PROVIDED MATERIAL:
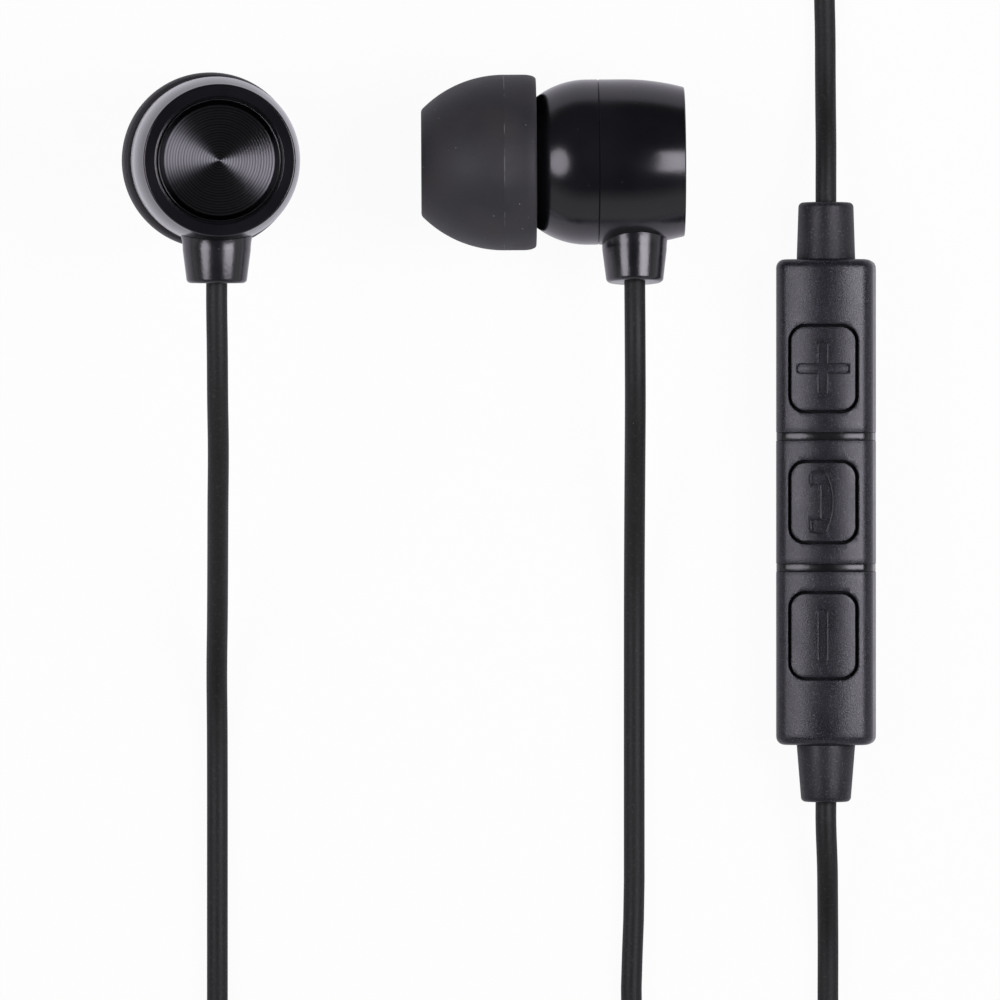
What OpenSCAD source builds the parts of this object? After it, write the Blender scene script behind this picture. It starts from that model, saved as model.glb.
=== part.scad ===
// Wired in-ear earphones with an in-line remote, laid out on a table.
// Two earbuds, a three-button remote with a microphone, a splitter and a 3.5 mm plug,
// joined by round cords whose spare length is wound into two tied coils.
// Millimetres, +Z up. The origin lies on the table, under the middle of the buds and the remote.

/* [Earbud shells] */
// Largest radius of an earbud's housing
shell_r = 5.9; // [5.6:0.1:6.4]
// Length of the rear shell, from the split line to its flat end
rear_len = 6.15; // [6.05:0.05:7.5]
// Wall at the middle of both shells
shell_wall = 0.9; // [0.8:0.05:1.0]
// Where the front shell starts to curve in, ahead of the split line
dome_start = 0.8; // [0.4:0.1:1.0]
// Where the rear shell starts to curve in, behind the split line
barrel_start = 1.8; // [1.2:0.1:2.4]
// Radius of the rear shell's barrel curve
barrel_r = 16.6; // [12:0.2:24]

/* [Cap disc] */
// Radius of the metal disc in the rear shell's end
disc_r = 4.28; // [4.0:0.02:4.6]
// Thickness of the disc
disc_t = 0.4; // [0.3:0.05:0.5]
// Width of the gap round the disc
disc_gap = 0.22; // [0.1:0.01:0.25]

/* [Nozzle and ear tip] */
// Radius of the nozzle's neck
nozzle_r = 2.25; // [2.1:0.05:2.4]
// Radius of the barb at the nozzle's end
barb_r = 2.5; // [2.42:0.02:2.7]
// Radius of the sound bore through the nozzle
bore_r = 1.55; // [1.3:0.05:1.6]
// Distance from the split line to the nozzle's end
nozzle_reach = 10.4; // [9.6:0.1:11.0]
// Largest radius of the ear tip
tip_r = 6.27; // [5.9:0.05:6.6]
// Length of the ear tip
tip_len = 8.2; // [7.8:0.1:9.0]
// Distance from the split line to the ear tip's front
tip_reach = 12.64; // [12.4:0.05:13.2]
// Thickness of the ear tip's skirt
skirt_t = 0.55; // [0.4:0.05:0.7]

/* [Driver] */
// Gap between the driver's frame and the shell
driver_gap = 0.05; // [0.04:0.01:0.15]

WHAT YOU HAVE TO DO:
Extract exactly the leading lines of the data, stopping at and including the line with "barrel_r = 16.6; // [12:0.2:24]".

THE OUTPUT:
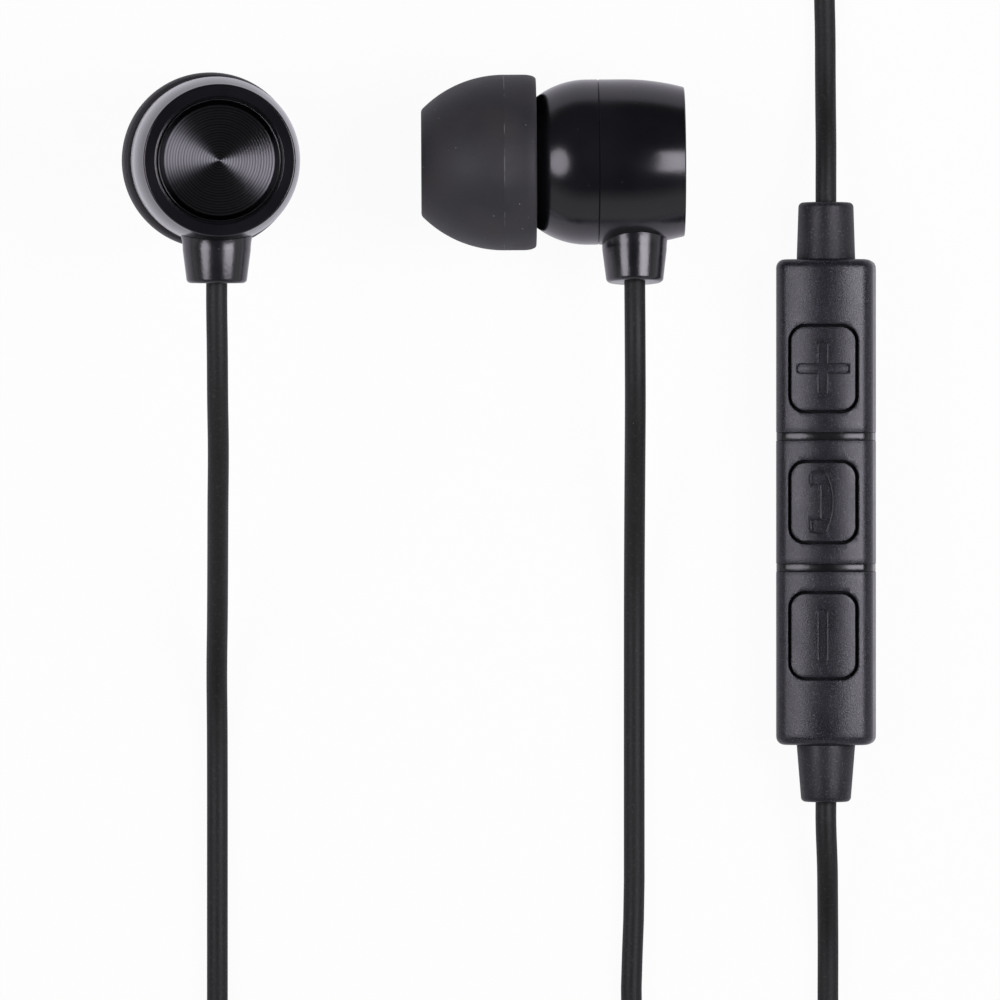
What OpenSCAD source builds the parts of this object? After it, write the Blender scene script behind this picture. It starts from that model, saved as model.glb.
=== part.scad ===
// Wired in-ear earphones with an in-line remote, laid out on a table.
// Two earbuds, a three-button remote with a microphone, a splitter and a 3.5 mm plug,
// joined by round cords whose spare length is wound into two tied coils.
// Millimetres, +Z up. The origin lies on the table, under the middle of the buds and the remote.

/* [Earbud shells] */
// Largest radius of an earbud's housing
shell_r = 5.9; // [5.6:0.1:6.4]
// Length of the rear shell, from the split line to its flat end
rear_len = 6.15; // [6.05:0.05:7.5]
// Wall at the middle of both shells
shell_wall = 0.9; // [0.8:0.05:1.0]
// Where the front shell starts to curve in, ahead of the split line
dome_start = 0.8; // [0.4:0.1:1.0]
// Where the rear shell starts to curve in, behind the split line
barrel_start = 1.8; // [1.2:0.1:2.4]
// Radius of the rear shell's barrel curve
barrel_r = 16.6; // [12:0.2:24]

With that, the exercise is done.